— What is needed —
Everything from the line containing "if empty is" through the line containing "SAME_PLACE = 0.000004" must be quoted exactly; everything else is left out.

— Dataset entries —

=-=-=-=-=

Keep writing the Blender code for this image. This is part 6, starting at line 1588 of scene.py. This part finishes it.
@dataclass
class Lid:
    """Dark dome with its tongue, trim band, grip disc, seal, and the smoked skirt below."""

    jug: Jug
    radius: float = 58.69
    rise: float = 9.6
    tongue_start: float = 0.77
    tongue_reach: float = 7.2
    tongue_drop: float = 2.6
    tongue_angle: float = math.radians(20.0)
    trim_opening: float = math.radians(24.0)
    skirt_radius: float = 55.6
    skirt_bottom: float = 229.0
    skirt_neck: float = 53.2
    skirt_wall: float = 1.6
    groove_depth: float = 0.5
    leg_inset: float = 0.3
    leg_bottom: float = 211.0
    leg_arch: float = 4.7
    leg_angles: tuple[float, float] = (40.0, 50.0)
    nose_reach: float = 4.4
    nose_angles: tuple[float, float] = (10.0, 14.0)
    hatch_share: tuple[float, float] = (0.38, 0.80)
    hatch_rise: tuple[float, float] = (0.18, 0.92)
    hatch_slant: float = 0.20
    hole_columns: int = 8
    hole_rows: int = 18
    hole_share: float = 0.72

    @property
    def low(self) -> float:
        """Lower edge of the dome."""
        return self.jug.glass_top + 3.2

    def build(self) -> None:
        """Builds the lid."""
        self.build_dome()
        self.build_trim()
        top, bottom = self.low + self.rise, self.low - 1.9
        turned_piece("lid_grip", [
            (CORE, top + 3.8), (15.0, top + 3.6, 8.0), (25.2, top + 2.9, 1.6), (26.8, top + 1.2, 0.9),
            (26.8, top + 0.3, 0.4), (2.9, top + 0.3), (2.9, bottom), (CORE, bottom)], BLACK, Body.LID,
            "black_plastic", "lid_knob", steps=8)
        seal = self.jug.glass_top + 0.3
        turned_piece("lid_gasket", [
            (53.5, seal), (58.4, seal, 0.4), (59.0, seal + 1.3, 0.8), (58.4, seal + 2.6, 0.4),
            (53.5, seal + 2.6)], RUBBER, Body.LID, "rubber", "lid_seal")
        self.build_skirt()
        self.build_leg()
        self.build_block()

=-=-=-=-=

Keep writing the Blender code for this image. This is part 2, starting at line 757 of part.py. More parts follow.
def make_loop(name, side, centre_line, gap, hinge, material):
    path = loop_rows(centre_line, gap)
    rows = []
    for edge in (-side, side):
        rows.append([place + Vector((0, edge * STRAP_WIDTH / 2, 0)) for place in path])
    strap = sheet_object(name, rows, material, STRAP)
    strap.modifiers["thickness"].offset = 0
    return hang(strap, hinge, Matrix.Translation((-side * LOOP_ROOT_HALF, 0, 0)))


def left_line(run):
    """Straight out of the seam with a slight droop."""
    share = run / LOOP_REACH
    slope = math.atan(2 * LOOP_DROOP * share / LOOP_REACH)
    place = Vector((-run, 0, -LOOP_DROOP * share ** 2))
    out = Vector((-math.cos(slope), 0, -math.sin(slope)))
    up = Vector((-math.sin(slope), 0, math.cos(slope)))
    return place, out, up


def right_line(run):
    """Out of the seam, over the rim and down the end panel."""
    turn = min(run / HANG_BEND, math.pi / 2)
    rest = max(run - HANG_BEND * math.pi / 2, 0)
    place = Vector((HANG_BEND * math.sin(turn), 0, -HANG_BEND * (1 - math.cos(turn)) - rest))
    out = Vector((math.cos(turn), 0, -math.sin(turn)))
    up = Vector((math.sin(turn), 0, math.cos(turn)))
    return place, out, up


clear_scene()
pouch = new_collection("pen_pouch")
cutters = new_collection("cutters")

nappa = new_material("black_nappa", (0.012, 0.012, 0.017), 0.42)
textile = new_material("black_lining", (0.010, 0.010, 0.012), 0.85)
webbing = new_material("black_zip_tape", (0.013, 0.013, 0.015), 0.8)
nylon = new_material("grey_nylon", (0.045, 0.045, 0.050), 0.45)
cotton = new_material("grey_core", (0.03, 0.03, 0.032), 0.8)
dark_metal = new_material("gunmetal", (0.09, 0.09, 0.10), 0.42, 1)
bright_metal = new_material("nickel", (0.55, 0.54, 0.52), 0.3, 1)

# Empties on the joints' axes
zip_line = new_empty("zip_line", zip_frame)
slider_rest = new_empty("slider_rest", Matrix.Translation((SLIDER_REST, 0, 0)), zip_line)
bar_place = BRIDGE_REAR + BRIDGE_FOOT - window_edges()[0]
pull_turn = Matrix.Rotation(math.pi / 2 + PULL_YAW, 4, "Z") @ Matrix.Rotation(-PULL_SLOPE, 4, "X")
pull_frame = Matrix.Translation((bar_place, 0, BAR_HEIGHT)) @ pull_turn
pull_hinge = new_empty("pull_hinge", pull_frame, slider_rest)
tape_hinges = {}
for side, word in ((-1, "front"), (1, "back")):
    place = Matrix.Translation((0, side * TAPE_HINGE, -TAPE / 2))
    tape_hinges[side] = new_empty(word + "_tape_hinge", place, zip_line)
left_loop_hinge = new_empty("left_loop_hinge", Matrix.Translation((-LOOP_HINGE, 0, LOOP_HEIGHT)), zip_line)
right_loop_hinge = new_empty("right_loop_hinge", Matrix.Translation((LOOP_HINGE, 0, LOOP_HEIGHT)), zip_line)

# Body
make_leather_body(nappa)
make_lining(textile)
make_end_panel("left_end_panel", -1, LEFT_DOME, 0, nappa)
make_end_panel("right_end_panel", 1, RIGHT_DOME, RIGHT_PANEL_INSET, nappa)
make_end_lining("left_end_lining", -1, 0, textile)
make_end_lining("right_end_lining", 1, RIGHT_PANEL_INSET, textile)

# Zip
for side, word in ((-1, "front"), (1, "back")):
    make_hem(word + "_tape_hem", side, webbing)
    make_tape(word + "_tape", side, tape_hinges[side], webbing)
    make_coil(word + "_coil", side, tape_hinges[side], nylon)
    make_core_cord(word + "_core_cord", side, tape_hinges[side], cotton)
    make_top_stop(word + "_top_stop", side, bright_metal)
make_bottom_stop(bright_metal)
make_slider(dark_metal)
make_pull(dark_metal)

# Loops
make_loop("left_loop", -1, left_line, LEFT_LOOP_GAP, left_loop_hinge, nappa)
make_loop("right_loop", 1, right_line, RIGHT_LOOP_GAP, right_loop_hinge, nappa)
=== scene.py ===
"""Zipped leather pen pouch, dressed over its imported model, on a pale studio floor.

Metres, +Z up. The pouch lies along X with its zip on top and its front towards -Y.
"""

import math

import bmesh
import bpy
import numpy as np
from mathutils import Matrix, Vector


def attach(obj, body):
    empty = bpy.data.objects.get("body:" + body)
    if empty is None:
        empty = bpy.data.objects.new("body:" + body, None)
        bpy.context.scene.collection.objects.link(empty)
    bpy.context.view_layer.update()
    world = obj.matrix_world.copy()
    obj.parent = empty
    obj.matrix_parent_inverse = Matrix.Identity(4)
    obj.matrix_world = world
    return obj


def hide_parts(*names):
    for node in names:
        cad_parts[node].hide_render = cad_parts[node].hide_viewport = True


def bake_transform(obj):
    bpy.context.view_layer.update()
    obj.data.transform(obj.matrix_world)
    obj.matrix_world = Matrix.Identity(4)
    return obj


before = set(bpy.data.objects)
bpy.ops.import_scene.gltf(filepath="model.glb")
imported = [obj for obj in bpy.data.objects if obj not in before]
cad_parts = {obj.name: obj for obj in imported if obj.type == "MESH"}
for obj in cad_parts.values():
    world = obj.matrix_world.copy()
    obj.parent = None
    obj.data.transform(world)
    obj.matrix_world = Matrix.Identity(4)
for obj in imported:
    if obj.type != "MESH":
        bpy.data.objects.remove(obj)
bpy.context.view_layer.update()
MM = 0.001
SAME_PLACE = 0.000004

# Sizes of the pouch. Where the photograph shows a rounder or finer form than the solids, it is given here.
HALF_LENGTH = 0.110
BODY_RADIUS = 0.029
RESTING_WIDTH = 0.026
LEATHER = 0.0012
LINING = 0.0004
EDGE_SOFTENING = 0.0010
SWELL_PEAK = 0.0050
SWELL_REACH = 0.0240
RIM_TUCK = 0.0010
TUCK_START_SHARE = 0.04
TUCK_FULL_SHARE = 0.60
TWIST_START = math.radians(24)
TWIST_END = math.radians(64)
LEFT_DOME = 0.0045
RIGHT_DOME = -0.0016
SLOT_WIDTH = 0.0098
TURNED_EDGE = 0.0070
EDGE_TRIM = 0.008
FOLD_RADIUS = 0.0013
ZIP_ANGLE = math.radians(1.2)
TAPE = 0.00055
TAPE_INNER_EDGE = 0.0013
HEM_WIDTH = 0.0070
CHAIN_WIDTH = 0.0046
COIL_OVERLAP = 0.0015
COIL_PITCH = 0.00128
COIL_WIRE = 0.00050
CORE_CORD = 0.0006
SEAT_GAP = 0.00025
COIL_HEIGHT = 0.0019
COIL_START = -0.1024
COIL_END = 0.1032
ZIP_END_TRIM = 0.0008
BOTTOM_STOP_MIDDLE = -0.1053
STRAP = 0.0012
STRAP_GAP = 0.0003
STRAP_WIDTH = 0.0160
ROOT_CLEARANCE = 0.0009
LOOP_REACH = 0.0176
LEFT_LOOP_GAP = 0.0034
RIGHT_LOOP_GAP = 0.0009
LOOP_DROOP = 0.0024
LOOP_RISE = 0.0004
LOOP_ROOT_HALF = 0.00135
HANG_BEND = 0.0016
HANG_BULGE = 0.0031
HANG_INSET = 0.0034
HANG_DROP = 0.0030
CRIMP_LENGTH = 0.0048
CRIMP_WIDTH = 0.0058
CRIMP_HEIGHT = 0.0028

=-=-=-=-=

— Full response —
    if empty is None:
        empty = bpy.data.objects.new("body:" + body, None)
        bpy.context.scene.collection.objects.link(empty)
    bpy.context.view_layer.update()
    world = obj.matrix_world.copy()
    obj.parent = empty
    obj.matrix_parent_inverse = Matrix.Identity(4)
    obj.matrix_world = world
    return obj


def hide_parts(*names):
    for node in names:
        cad_parts[node].hide_render = cad_parts[node].hide_viewport = True


def bake_transform(obj):
    bpy.context.view_layer.update()
    obj.data.transform(obj.matrix_world)
    obj.matrix_world = Matrix.Identity(4)
    return obj


before = set(bpy.data.objects)
bpy.ops.import_scene.gltf(filepath="model.glb")
imported = [obj for obj in bpy.data.objects if obj not in before]
cad_parts = {obj.name: obj for obj in imported if obj.type == "MESH"}
for obj in cad_parts.values():
    world = obj.matrix_world.copy()
    obj.parent = None
    obj.data.transform(world)
    obj.matrix_world = Matrix.Identity(4)
for obj in imported:
    if obj.type != "MESH":
        bpy.data.objects.remove(obj)
bpy.context.view_layer.update()
MM = 0.001
SAME_PLACE = 0.000004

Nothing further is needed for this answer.